In this case, even if the original meaning of the word has become somewhat uncertain, from carelessness or want of caution on the part of the authors of it, it is always better to adhere to and confirm its proper meaning--even although it may be doubtful whether it was formerly used in exactly this sense--than to make our labour vain by want of sufficient care to render ourselves intelligible.
For this reason, when it happens that there exists only a single word to express a certain conception, and this word, in its usual acceptation, is thoroughly adequate to the conception, the accurate distinction of which from related conceptions is of great importance, we ought not to employ the expression improvidently, or, for the sake of variety and elegance of style, use it as a synonym for other cognate words.
It is our duty, on the contrary, carefully to preserve its peculiar signification, as otherwise it easily happens that when the attention of the reader is no longer particularly attracted to the expression, and it is lost amid the multitude of other words of very different import, the thought which it conveyed, and which it alone conveyed, is lost with it.
Plato employed the expression idea in a way that plainly showed he meant by it something which is never derived from the senses, but which far transcends even the conceptions of the understanding (with which Aristotle occupied himself), inasmuch as in experience nothing perfectly corresponding to them could be found.
Ideas are, according to him, archetypes of things themselves, and not merely keys to possible experiences, like the categories.
In his view they flow from the highest reason, by which they have been imparted to human reason, which, however, exists no longer in its original state, but is obliged with great labour to recall by reminiscence--which is called philosophy--the old but now sadly obscured ideas.

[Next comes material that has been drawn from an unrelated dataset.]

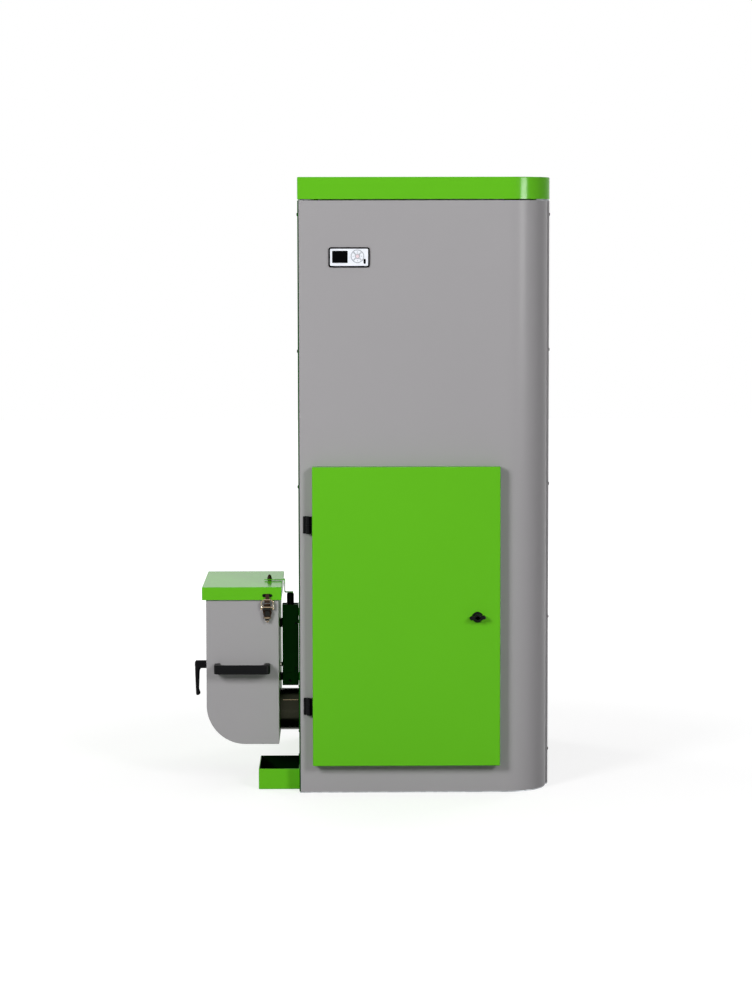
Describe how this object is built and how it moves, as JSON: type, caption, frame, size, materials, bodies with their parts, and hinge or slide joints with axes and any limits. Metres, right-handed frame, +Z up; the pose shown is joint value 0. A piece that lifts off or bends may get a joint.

I will not here enter upon any literary investigation of the sense which this sublime philosopher attached to this expression.
I shall content myself with remarking that it is nothing unusual, in common conversation as well as in written works, by comparing the thoughts which an author has delivered upon a subject, to understand him better than he understood himself inasmuch as he may not have sufficiently determined his conception, and thus have sometimes spoken, nay even thought, in opposition to his own opinions.
Plato perceived very clearly that our faculty of cognition has the feeling of a much higher vocation than that of merely spelling out phenomena according to synthetical unity, for the purpose of being able to read them as experience, and that our reason naturally raises itself to cognitions far too elevated to admit of the possibility of an object given by experience corresponding to them- cognitions which are nevertheless real, and are not mere phantoms of the brain.
This philosopher found his ideas especially in all that is practical,* that is, which rests upon freedom, which in its turn ranks under cognitions that are the peculiar product of reason.
He who would derive from experience the conceptions of virtue, who would make (as many have really done) that, which at best can but serve as an imperfectly illustrative example, a model for or the formation of a perfectly adequate idea on the subject, would in fact transform virtue into a nonentity changeable according to time and circumstance and utterly incapable of being employed as a rule.
On the contrary, every one is conscious that, when any one is held up to him as a model of virtue, he compares this so-called model with the true original which he possesses in his own mind and values him according to this standard.
But this standard is the idea of virtue, in relation to which all possible objects of experience are indeed serviceable as examples--proofs of the practicability in a certain degree of that which the conception of virtue demands--but certainly not as archetypes.
That the actions of man will never be in perfect accordance with all the requirements of the pure ideas of reason, does not prove the thought to be chimerical.
For only through this idea are all judgements as to moral merit or demerit possible; it consequently lies at the foundation of every approach to moral perfection, however far removed from it the obstacles in human nature- indeterminable as to degree--may keep us.
[*Footnote; He certainly extended the application of his conception to speculative cognitions also, provided they were given pure and completely a priori, nay, even to mathematics, although this science cannot possess an object otherwhere than in Possible experience.
I cannot follow him in this, and as little can I follow him in his mystical deduction of these ideas, or in his hypostatization of them; although, in truth, the elevated and exaggerated language which he employed in describing them is quite capable of an interpretation more subdued and more in accordance with fact and the nature of things.]
The Platonic Republic has become proverbial as an example--and a striking one--of imaginary perfection, such as can exist only in the brain of the idle thinker; and Brucker ridicules the philosopher for maintaining that a prince can never govern well, unless he is participant in the ideas.
But we should do better to follow up this thought and, where this admirable thinker leaves us without assistance, employ new efforts to place it in clearer light, rather than carelessly fling it aside as useless, under the very miserable and pernicious pretext of impracticability.
A constitution of the greatest possible human freedom according to laws, by which the liberty of every individual can consist with the liberty of every other (not of the greatest possible happiness, for this follows necessarily from the former), is, to say the least, a necessary idea, which must be placed at the foundation not only of the first plan of the constitution of a state, but of all its laws.